Spain reportedly has over 400 varieties of grapes but only 20 varieties of grapes are used for wine production.  In a country that has been producing wine since 4000 – 3000 BC the abundance of native varieties of grapes fostered an early start to viticulture.  Spanish wine under Roman times was widely exported and traded.  When the Moors conquered Spain in the 8th Century the Moorish rulers held an ambiguous stance on winemaking and even though it was not an accepted Muslim practice many caliphs owned vineyards and drank wine. In 1492 grape vines and wine were exported to the new Spanish Colony in the New World.  In the 19th Century a phylloxera epidemic hit European vineyards causing a shortage of wine.  The epidemic hit Spain last but the remedy of grafting American rootstock to the European vines had already been discovered and saved the wine industry.  During the Spanish Civil War and World War I and II wine production ground to a halt and many vineyards were neglected and wineries destroyed throughout Spain.  It wasn’t until the 1950’s that the Spanish wine industry recovered. Several large wineries were founded during this period and an international market was created for bulk wines.

The full bodied and high alcohol in most Spanish wines make them favored blending partners for the “weaker” wines of other countries. Many Spanish vineyards will be planted on higher elevations, with many vineyards located over 2,000 feet (610 m) above sea level. These high altitudes allow the grapes to maintain acidity levels and coloring. Regions with lower altitude vineyards are suitable for producing grapes of high alcohol levels and low acidity.

One of the largest wine selections we have seen thus far in any country is here in Spain where the many Spanish wines can be enjoyed for very little money.   © Photo by Florence Ricchiazzi Lince

One of the largest wine selections we have seen thus far in any country is here in Spain where the many Spanish wines can be enjoyed for very little money. © Photo by Florence Ricchiazzi Lince

As of 2009, there were 79 quality wine areas across Spain.  For the vintage year to appear on the label, a minimum of 85% of the grapes must be from that year’s harvest. There are three accepted aging designations on Spanish wine labels.  They are: Crianza – red wines aged for 2 years with at least 6 months in oak. Crianza whites and rosés must be aged for at least 1 year with at least 6 months in oak. Reserva  – red wines aged for at least 3 years with at least 1 year in oak. Reserva whites and rosés must be aged for at least 2 years with at least 6 months in oak. and Gran Reserva – wines in above average vintages with the red wines requiring at least 5 years aging, 18 months of which in oak and a minimum of 36 months in the bottle. Gran Reserva whites and rosés must be aged for at least 4 years with at least 6 months in oak.

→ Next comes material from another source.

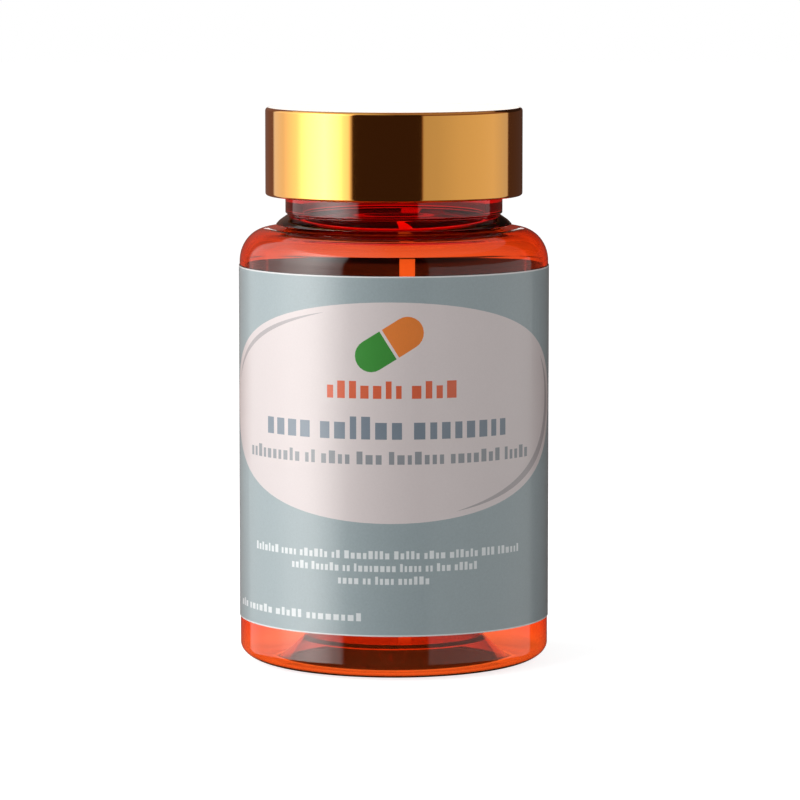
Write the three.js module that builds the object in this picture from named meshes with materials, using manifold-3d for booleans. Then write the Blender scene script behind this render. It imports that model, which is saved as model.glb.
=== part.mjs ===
// An amber capsule bottle with a wrap-round label and a gilt screw cap, in millimetres, +Z up.
// The origin is the centre of the base, on the surface that the bottle stands on.
import * as THREE from "three";
import { mergeVertices } from "three/addons/utils/BufferGeometryUtils.js";
import Module from "manifold-3d";

const wasm = await Module();
wasm.setup();

// Overall sizes
const overallHeight = 97.4;
const bodyDiameter = 54.2;
const capDiameter = 45.1;
const capHeight = 15.4;

// Body of the bottle
const bodyWall = 0.8;
const heelReach = 5.5;
const heelHeight = 3.1;
const standingRingWidth = 1.2;
const pushUpStep = 1.5;
const pushUpReach = 2;
const baseRise = 2.8;
const baseWall = 1.1;
const shoulderReach = 5.2;
const shoulderDrop = 5.8;

// Neck of the bottle, from the shoulder up; each step is measured out from the threaded wall
const neckReveal = 5.7;
const neckWall = 1.6;
const neckStep = 0.9;
const beadStep = 3.1;
const grooveStep = 1;
const collarStep = 1.45;
const beadLift = 0.65;
const beadHeight = 1.7;
const collarChamfer = 0.35;
const rimRadius = 0.45;
const neckFillet = 1.5;

// Screw thread: the ridge on the bottle, the ridge in the cap and the play between them
const threadPitch = 4.2;
const threadHeight = 1.15;
const threadRootWidth = 2;
const threadCrestWidth = 1;
const threadBelowRim = 2.4;
const threadAboveCollar = 3.3;
const capThreadRootWidth = 1.7;
const capThreadCrestWidth = 0.8;
const threadPlay = 0.25;
const flankPlay = 0.2;

// Cap: a drawn metal shell over a moulded screw insert, with a sealing disc
const shellWall = 0.4;
const shellEdgeRadius = 0.6;
const hemRadius = 0.5;
const hemReach = 1.2;
const insertPlate = 1.4;
const insertWall = 1.6;
const insertFlange = 1;
const ribCount = 30;
const ribWidth = 1.2;
const ribDepth = 1.45;
const linerThickness = 1.1;
const linerPlay = 0.3;
const seatPlay = 0.1;
const collarPlay = 0.35;

// Label, wrapped round the body with its two ends a little apart at the back
const labelFromFloor = 7.9;
const labelBelowShoulder = 0.7;
const labelThickness = 0.1;
const labelGlue = 0.05;
const labelGap = 2.9;
const labelGapTurn = -5.2;

// Facets
const turnFacets = 60;
const threadFacetsPerTurn = 30;
const labelFacets = 60;
const degree = Math.PI / 180;

// Radii, from the outside of the cap inwards to the mouth
const bodyRadius = bodyDiameter / 2;
const capRadius = capDiameter / 2;
const shellInnerRadius = capRadius - shellWall;
const insertRadius = shellInnerRadius - seatPlay;
const skirtRadius = insertRadius - ribDepth;
const insertBoreRadius = skirtRadius - insertWall;
const threadRadius = insertBoreRadius - threadPlay;
const finishRadius = threadRadius - threadHeight;
const capThreadRadius = finishRadius + threadPlay;
const mouthRadius = finishRadius - neckWall;
const neckRadius = finishRadius + neckStep;
const beadRadius = finishRadius + beadStep;
const grooveRadius = finishRadius + grooveStep;
const collarRadius = finishRadius + collarStep;

// Heights; those of the cap's own pieces are measured from its lower edge
const capBottom = overallHeight - capHeight;
const insertTop = capHeight - shellWall - seatPlay;
const insertPlateUnderside = insertTop - insertPlate;
const insertBottom = Math.max(shellWall, hemRadius) + seatPlay;
const linerTop = insertPlateUnderside - seatPlay / 2;
const linerBottom = linerTop - linerThickness;
const rimHeight = capBottom + linerBottom - seatPlay / 2;
const collarTop = capBottom + insertBottom - collarPlay;
const shoulderHeight = capBottom - neckReveal;
const shoulderStart = shoulderHeight - shoulderDrop;
const beadTip = shoulderHeight + beadLift;
const grooveHeight = beadTip + beadHeight;
const labelHeight = shoulderStart - labelBelowShoulder - labelFromFloor;
const neckThreadTop = rimHeight - threadBelowRim;
const neckThreadBottom = collarTop + threadAboveCollar;
const threadTurns = (neckThreadTop - neckThreadBottom) / threadPitch;

// A point of a section: distance from the axis, height.
function at(radius, height) {
  return new THREE.Vector2(radius, height);
}

// Points along an elliptical arc of a section, both ends included; angles in degrees.
function arc(centre, reach, rise, from, to, steps) {
  const curve = new THREE.EllipseCurve(
    centre.x, centre.y, reach, rise, from * degree, to * degree, to < from,
  );
  return curve.getPoints(steps);
}

// A closed solid from a three.js geometry, turned the right way out if its faces point inwards.
function solidOf(geometry) {
  const bare = geometry.clone();
  bare.deleteAttribute("normal");
  bare.deleteAttribute("uv");
  const merged = mergeVertices(bare, 1e-4);
  const corners = Array.from(merged.index.array);
  const kept = [];
  for (let i = 0; i < corners.length; i += 3) {
    const [a, b, c] = corners.slice(i, i + 3);
    if (a !== b && b !== c && c !== a) kept.push([a, b, c]);
  }
  const make = (faces) =>
    new wasm.Manifold(
      new wasm.Mesh({
        numProp: 3,
        vertProperties: new Float32Array(merged.attributes.position.array),
        triVerts: new Uint32Array(faces.flat()),
      }),
    );
  const solid = make(kept);
  return solid.volume() > 0 ? solid : make(kept.map(([a, b, c]) => [a, c, b]));
}

// A solid as a flat-shaded three.js geometry.
function geometryOf(solid) {
  const mesh = solid.getMesh();
  const geometry = new THREE.BufferGeometry();
  geometry.setAttribute("position", new THREE.BufferAttribute(mesh.vertProperties, 3));
  geometry.setIndex(new THREE.BufferAttribute(mesh.triVerts, 1));
  const flat = geometry.toNonIndexed();
  flat.computeVertexNormals();
  return flat;
}

// A section turned once round the upright axis.
function turned(section) {
  return solidOf(new THREE.LatheGeometry(section, turnFacets).rotateX(Math.PI / 2));
}

// A screw ridge: a four-cornered section carried up a helix, fading out at both ends.
function ridge({ rootRadius, crestRadius, rootWidth, crestWidth, bottom }) {
  const steps = Math.round(threadFacetsPerTurn * threadTurns);
  const fadeSteps = 4;
  const sunk = Math.sign(rootRadius - crestRadius) * threadHeight * 0.4;
  const positions = [];
  const faces = [];
  for (let i = 0; i <= steps; i++) {
    const angle = (i / steps) * threadTurns * 2 * Math.PI;
    const height = bottom + (i / steps) * threadTurns * threadPitch;
    const fade = Math.min(1, 0.1 + Math.min(i, steps - i) / fadeSteps);
    const crest = rootRadius + (crestRadius - rootRadius) * fade;
    const corners = [
      at(rootRadius + sunk, -rootWidth / 2),
      at(crest, -crestWidth / 2),
      at(crest, crestWidth / 2),
      at(rootRadius + sunk, rootWidth / 2),
    ];
    for (const corner of corners) {
      const x = corner.x * Math.cos(angle);
      const y = corner.x * Math.sin(angle);
      positions.push(x, y, height + corner.y);
    }
  }
  for (let i = 0; i < steps; i++) {
    for (let k = 0; k < 4; k++) {
      const a = 4 * i + k;
      const b = 4 * i + ((k + 1) % 4);
      faces.push(a, b, b + 4, a, b + 4, a + 4);
    }
  }
  const last = 4 * steps;
  faces.push(0, 2, 1, 0, 3, 2, last, last + 1, last + 2, last, last + 2, last + 3);
  const geometry = new THREE.BufferGeometry();
  geometry.setAttribute("position", new THREE.Float32BufferAttribute(positions, 3));
  geometry.setIndex(faces);
  return solidOf(geometry);
}

// Blow-moulded bottle: outside from the middle of the base up to the rim, then back down inside.
function bottleSolid() {
  const heelCentre = at(bodyRadius - heelReach, heelHeight);
  const ringInner = heelCentre.x - standingRingWidth;
  const shoulderCentre = at(bodyRadius - shoulderReach, shoulderStart);
  const rimCentre = at(finishRadius - rimRadius, rimHeight - rimRadius);
  const innerShoulder = shoulderHeight - bodyWall;
  const filletCentre = at(mouthRadius + neckFillet, innerShoulder + neckFillet);
  const domeRadius = ringInner - pushUpReach;
  const domeSteps = 3;
  const dome = (lift) =>
    Array.from({ length: domeSteps + 1 }, (_, i) => {
      const share = i / domeSteps;
      return at(domeRadius * share, lift + baseRise - (baseRise - pushUpStep) * share * share);
    });
  const outside = [
    ...dome(0),
    at(ringInner, 0),
    ...arc(heelCentre, heelReach, heelHeight, -90, 0, 6),
    ...arc(shoulderCentre, shoulderReach, shoulderDrop, 0, 90, 6),
    at(neckRadius, shoulderHeight),
    at(beadRadius, beadTip),
    at(beadRadius - (beadRadius - grooveRadius) * 0.3, beadTip + beadHeight * 0.4),
    at(grooveRadius, grooveHeight),
    at(collarRadius, grooveHeight + collarChamfer),
    at(collarRadius, collarTop - collarChamfer),
    at(collarRadius - collarChamfer, collarTop),
    at(finishRadius, collarTop),
    ...arc(rimCentre, rimRadius, rimRadius, 0, 90, 2),
  ];
  const inside = [
    at(mouthRadius, rimHeight),
    ...arc(filletCentre, neckFillet, neckFillet, 180, 270, 2),
    ...arc(shoulderCentre, shoulderReach - bodyWall, shoulderDrop - bodyWall, 90, 0, 4),
    ...arc(heelCentre, heelReach - bodyWall, heelHeight - baseWall, 0, -90, 3),
    at(ringInner, baseWall),
    ...dome(baseWall).reverse(),
  ];
  const neckThread = ridge({
    rootRadius: finishRadius,
    crestRadius: threadRadius,
    rootWidth: threadRootWidth,
    crestWidth: threadCrestWidth,
    bottom: neckThreadBottom,
  });
  return turned([...outside, ...inside]).add(neckThread);
}

// Label: a thin strip bent round the body, cut from a ring section and raised to its height.
function labelGeometry() {
  const inner = bodyRadius + labelGlue;
  const outer = inner + labelThickness;
  const halfGap = labelGap / 2 / outer;
  const back = Math.PI / 2 + labelGapTurn * degree;
  const strip = new THREE.Shape();
  strip.absarc(0, 0, outer, back + halfGap, back - halfGap + 2 * Math.PI, false);
  strip.absarc(0, 0, inner, back - halfGap + 2 * Math.PI, back + halfGap, true);
  return new THREE.ExtrudeGeometry(strip, {
    depth: labelHeight,
    bevelEnabled: false,
    curveSegments: labelFacets,
  });
}

// Drawn shell of the cap, measured from the cap's lower edge: flat top, straight side, hem rolled under.
function shellSolid() {
  const edgeCentre = at(capRadius - shellEdgeRadius, capHeight - shellEdgeRadius);
  const hemCentre = at(capRadius - hemRadius, hemRadius);
  const hemInner = Math.max(hemRadius - shellWall, 0.05);
  return turned([
    at(0, capHeight),
    ...arc(edgeCentre, shellEdgeRadius, shellEdgeRadius, 90, 0, 3),
    ...arc(hemCentre, hemRadius, hemRadius, 0, -90, 2),
    at(capRadius - hemReach, 0),
    at(capRadius - hemReach, shellWall),
    ...arc(hemCentre, hemInner, hemInner, -90, 0, 1),
    at(shellInnerRadius, capHeight - shellWall),
    at(0, capHeight - shellWall),
  ]);
}

// Moulded screw insert: plate, threaded skirt, foot flange, and ribs that grip the shell.
function insertSolid() {
  const cup = turned([
    at(0, insertTop),
    at(insertRadius, insertTop),
    at(insertRadius, insertPlateUnderside),
    at(skirtRadius, insertPlateUnderside),
    at(skirtRadius, insertBottom + insertFlange),
    at(insertRadius, insertBottom + insertFlange),
    at(insertRadius, insertBottom),
    at(insertBoreRadius, insertBottom),
    at(insertBoreRadius, insertPlateUnderside),
    at(0, insertPlateUnderside),
  ]);
  // The lower face of the cap's ridge hangs just under the bottle's ridge, which it pulls down against.
  const drop = (threadRootWidth + capThreadCrestWidth) / 2 + flankPlay;
  const capThread = ridge({
    rootRadius: insertBoreRadius,
    crestRadius: capThreadRadius,
    rootWidth: capThreadRootWidth,
    crestWidth: capThreadCrestWidth,
    bottom: neckThreadBottom - capBottom - drop,
  });
  const ribReach = ribDepth + insertWall / 2;
  const ribHeight = insertTop - insertBottom;
  const rib = new THREE.BoxGeometry(ribReach, ribWidth, ribHeight);
  rib.translate(insertRadius - ribReach / 2, 0, insertBottom + ribHeight / 2);
  let solid = cup.add(capThread);
  for (let i = 0; i < ribCount; i++) {
    const turn = (i / ribCount) * 2 * Math.PI;
    solid = solid.add(solidOf(rib.clone().rotateZ(turn)));
  }
  return solid;
}

// Sealing disc between the insert's plate and the rim of the bottle.
function linerSolid() {
  const radius = insertBoreRadius - linerPlay;
  return turned([
    at(0, linerTop),
    at(radius, linerTop),
    at(radius, linerBottom),
    at(0, linerBottom),
  ]);
}

const amberPlastic = new THREE.MeshStandardMaterial({
  color: 0xc9501c, roughness: 0.08, metalness: 0, transparent: true, opacity: 0.8,
});
const labelStock = new THREE.MeshStandardMaterial({ color: 0xa3b5b8, roughness: 0.4, metalness: 0 });
const giltMetal = new THREE.MeshStandardMaterial({ color: 0xd9a441, roughness: 0.12, metalness: 1 });
const whitePlastic = new THREE.MeshStandardMaterial({ color: 0xf1efea, roughness: 0.45, metalness: 0 });
const foamBoard = new THREE.MeshStandardMaterial({ color: 0xe6e2d8, roughness: 0.8, metalness: 0 });

function named(name, geometry, material) {
  const mesh = new THREE.Mesh(geometry, material);
  mesh.name = name;
  return mesh;
}

const label = named("label", labelGeometry(), labelStock);
label.position.z = labelFromFloor;

const cap = new THREE.Group();
cap.position.z = capBottom;
cap.add(
  named("cap_shell", geometryOf(shellSolid()), giltMetal),
  named("cap_insert", geometryOf(insertSolid()), whitePlastic),
  named("cap_liner", geometryOf(linerSolid()), foamBoard),
);

const capsuleBottle = new THREE.Group();
capsuleBottle.add(named("bottle", geometryOf(bottleSolid()), amberPlastic), label, cap);

export default capsuleBottle;
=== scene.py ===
import math
import random

import bpy
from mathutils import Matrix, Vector
from mathutils.geometry import delaunay_2d_cdt


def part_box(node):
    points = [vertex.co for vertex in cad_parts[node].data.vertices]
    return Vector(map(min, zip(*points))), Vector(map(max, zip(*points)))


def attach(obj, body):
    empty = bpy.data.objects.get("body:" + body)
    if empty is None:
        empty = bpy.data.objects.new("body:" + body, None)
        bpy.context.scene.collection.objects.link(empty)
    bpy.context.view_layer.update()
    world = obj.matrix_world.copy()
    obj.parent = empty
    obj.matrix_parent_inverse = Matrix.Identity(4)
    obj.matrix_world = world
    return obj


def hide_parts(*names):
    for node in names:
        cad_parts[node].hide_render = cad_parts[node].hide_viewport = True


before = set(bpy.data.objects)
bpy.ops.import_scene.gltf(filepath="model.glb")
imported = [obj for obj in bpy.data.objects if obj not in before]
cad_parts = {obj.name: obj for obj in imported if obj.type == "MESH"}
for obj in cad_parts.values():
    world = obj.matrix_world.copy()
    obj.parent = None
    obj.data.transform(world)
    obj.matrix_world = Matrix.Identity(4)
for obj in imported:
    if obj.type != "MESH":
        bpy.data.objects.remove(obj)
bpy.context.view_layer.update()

# Sizes in millimetres; the object's own are read from the solids in model.glb, so that they follow
# the solids.
MM = 0.001


def node_top(node):
    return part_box(node)[1][2] / MM


def node_foot(node):
    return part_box(node)[0][2] / MM


def node_radius(node):
    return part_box(node)[1][1] / MM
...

Faustino has been producing wines for over 150 years.  It is a moderately priced Spanish wine.  © Photo by Florence Ricchiazzi Lince

Faustino has been producing wines for over 150 years. It is a moderately priced Spanish wine. © Photo by Florence Ricchiazzi Lince

By the way, the favored oak used in fermentation is American oak which tends to bring with it a rich and nutty flavor. Cava, the most famous sparkling wine in the world after Champagne, makes its home near Barcelona. Spanish wine makers must be doing something right because in 2013 the number one wine on the Wine Spectator Top 100 was a red Spanish wine from Rioja.  It was the first time in the history of the Top 100 that a wine from Spain has been the top wine of the year.  In wine circles this is like an Academy Award. Wine production is so important to the economy of Spain that in the Valencia region vintners have been awarded a 56.6 million euro grant to launch advertising campaigns abroad for 2015-2016.  The money can also be used to extend vineyards, buy new machinery, and equipment.  They will be targeting sales to the US, China and Mexico.  So far 130 projects have been earmarked to be funded. Spanish wine exports increased 39% last year alone with the EU receiving 71% of the exports.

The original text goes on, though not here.